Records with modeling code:
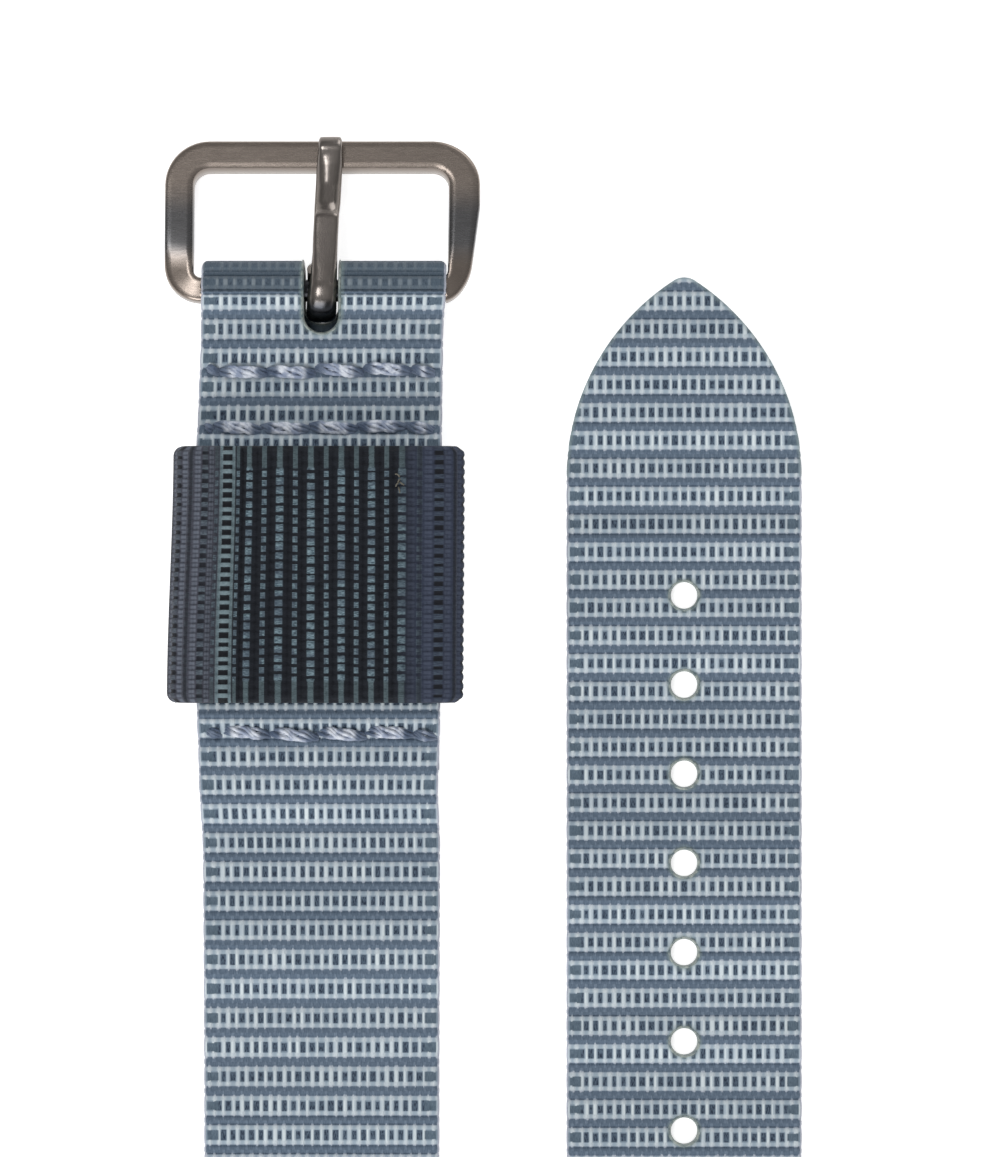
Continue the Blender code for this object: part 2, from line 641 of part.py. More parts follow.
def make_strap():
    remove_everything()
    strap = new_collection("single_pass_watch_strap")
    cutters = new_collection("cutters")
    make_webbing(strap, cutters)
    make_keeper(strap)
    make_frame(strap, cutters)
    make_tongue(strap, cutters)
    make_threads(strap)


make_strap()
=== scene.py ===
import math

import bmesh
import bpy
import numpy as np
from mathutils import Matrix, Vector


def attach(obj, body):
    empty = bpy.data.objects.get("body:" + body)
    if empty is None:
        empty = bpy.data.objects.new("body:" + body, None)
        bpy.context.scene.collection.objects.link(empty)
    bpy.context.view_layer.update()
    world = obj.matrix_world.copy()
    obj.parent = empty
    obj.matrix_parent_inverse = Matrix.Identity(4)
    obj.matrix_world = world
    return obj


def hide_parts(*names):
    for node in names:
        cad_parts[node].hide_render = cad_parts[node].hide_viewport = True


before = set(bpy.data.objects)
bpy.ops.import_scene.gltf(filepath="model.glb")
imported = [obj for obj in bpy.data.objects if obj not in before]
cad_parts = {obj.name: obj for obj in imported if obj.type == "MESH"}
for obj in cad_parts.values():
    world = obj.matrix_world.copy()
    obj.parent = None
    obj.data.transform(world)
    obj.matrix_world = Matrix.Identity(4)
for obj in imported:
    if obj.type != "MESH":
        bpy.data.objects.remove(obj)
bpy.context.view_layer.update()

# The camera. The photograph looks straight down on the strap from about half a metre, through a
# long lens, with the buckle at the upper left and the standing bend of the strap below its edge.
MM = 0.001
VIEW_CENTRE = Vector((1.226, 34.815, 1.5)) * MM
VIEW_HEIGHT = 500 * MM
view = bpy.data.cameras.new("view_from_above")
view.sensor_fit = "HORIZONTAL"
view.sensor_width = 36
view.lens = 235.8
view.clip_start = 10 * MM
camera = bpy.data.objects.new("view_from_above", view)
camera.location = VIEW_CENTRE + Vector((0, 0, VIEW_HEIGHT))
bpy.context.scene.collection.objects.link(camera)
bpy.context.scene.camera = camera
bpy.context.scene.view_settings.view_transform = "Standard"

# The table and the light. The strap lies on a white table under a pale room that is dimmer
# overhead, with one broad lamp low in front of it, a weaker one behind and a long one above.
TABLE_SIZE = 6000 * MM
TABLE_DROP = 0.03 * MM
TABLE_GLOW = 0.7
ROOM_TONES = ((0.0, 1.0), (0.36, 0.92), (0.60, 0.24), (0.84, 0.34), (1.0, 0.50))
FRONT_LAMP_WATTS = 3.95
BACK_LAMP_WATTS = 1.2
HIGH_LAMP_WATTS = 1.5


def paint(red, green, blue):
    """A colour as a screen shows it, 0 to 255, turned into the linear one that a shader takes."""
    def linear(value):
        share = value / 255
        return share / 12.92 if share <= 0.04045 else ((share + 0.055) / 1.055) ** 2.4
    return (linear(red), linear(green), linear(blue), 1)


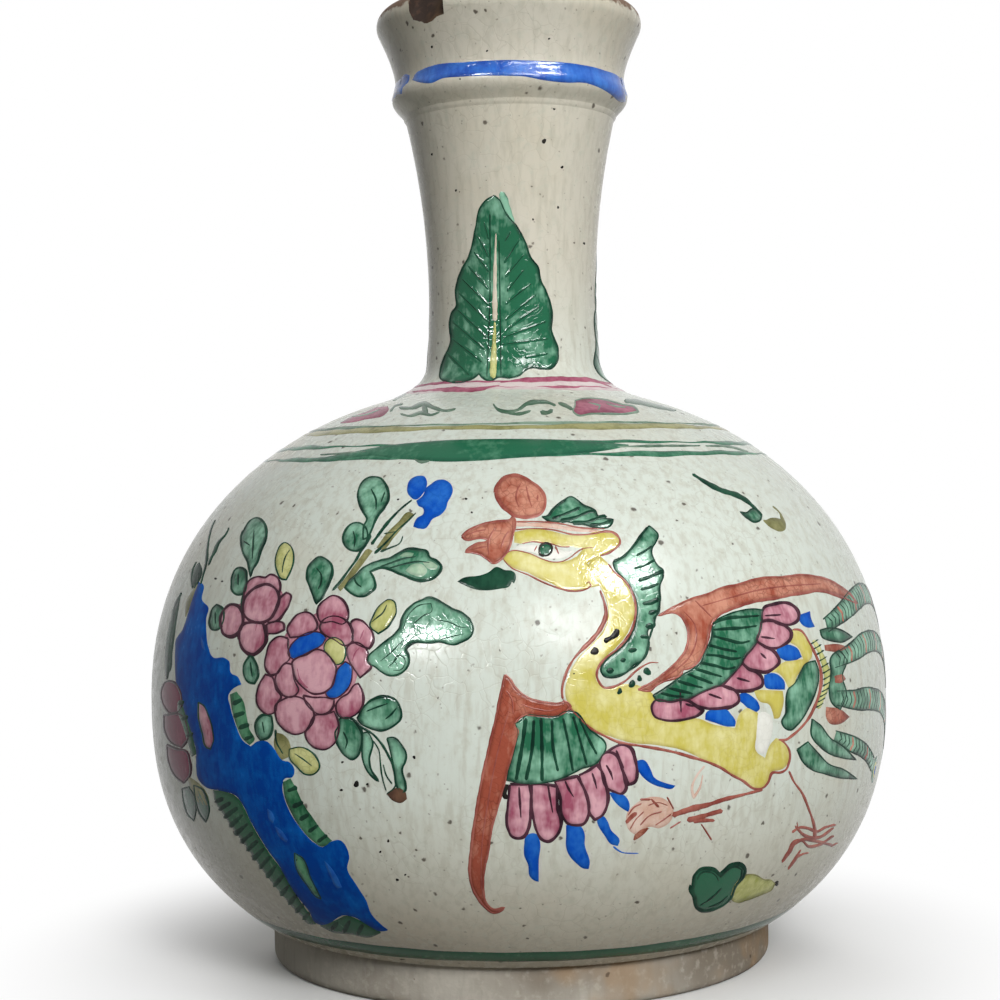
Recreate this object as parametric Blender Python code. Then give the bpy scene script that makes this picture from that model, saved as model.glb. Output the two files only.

INSTRUCTION:
Find the string "that" in the records, then copy each line where it occurs.

EXERCISE ANSWER:
# The table and the light. The strap lies on a white table under a pale room that is dimmer
    """A colour as a screen shows it, 0 to 255, turned into the linear one that a shader takes."""
Recreate this object as parametric Blender Python code. Then give the bpy scene script that makes this picture from that model, saved as model.glb. Output the two files only.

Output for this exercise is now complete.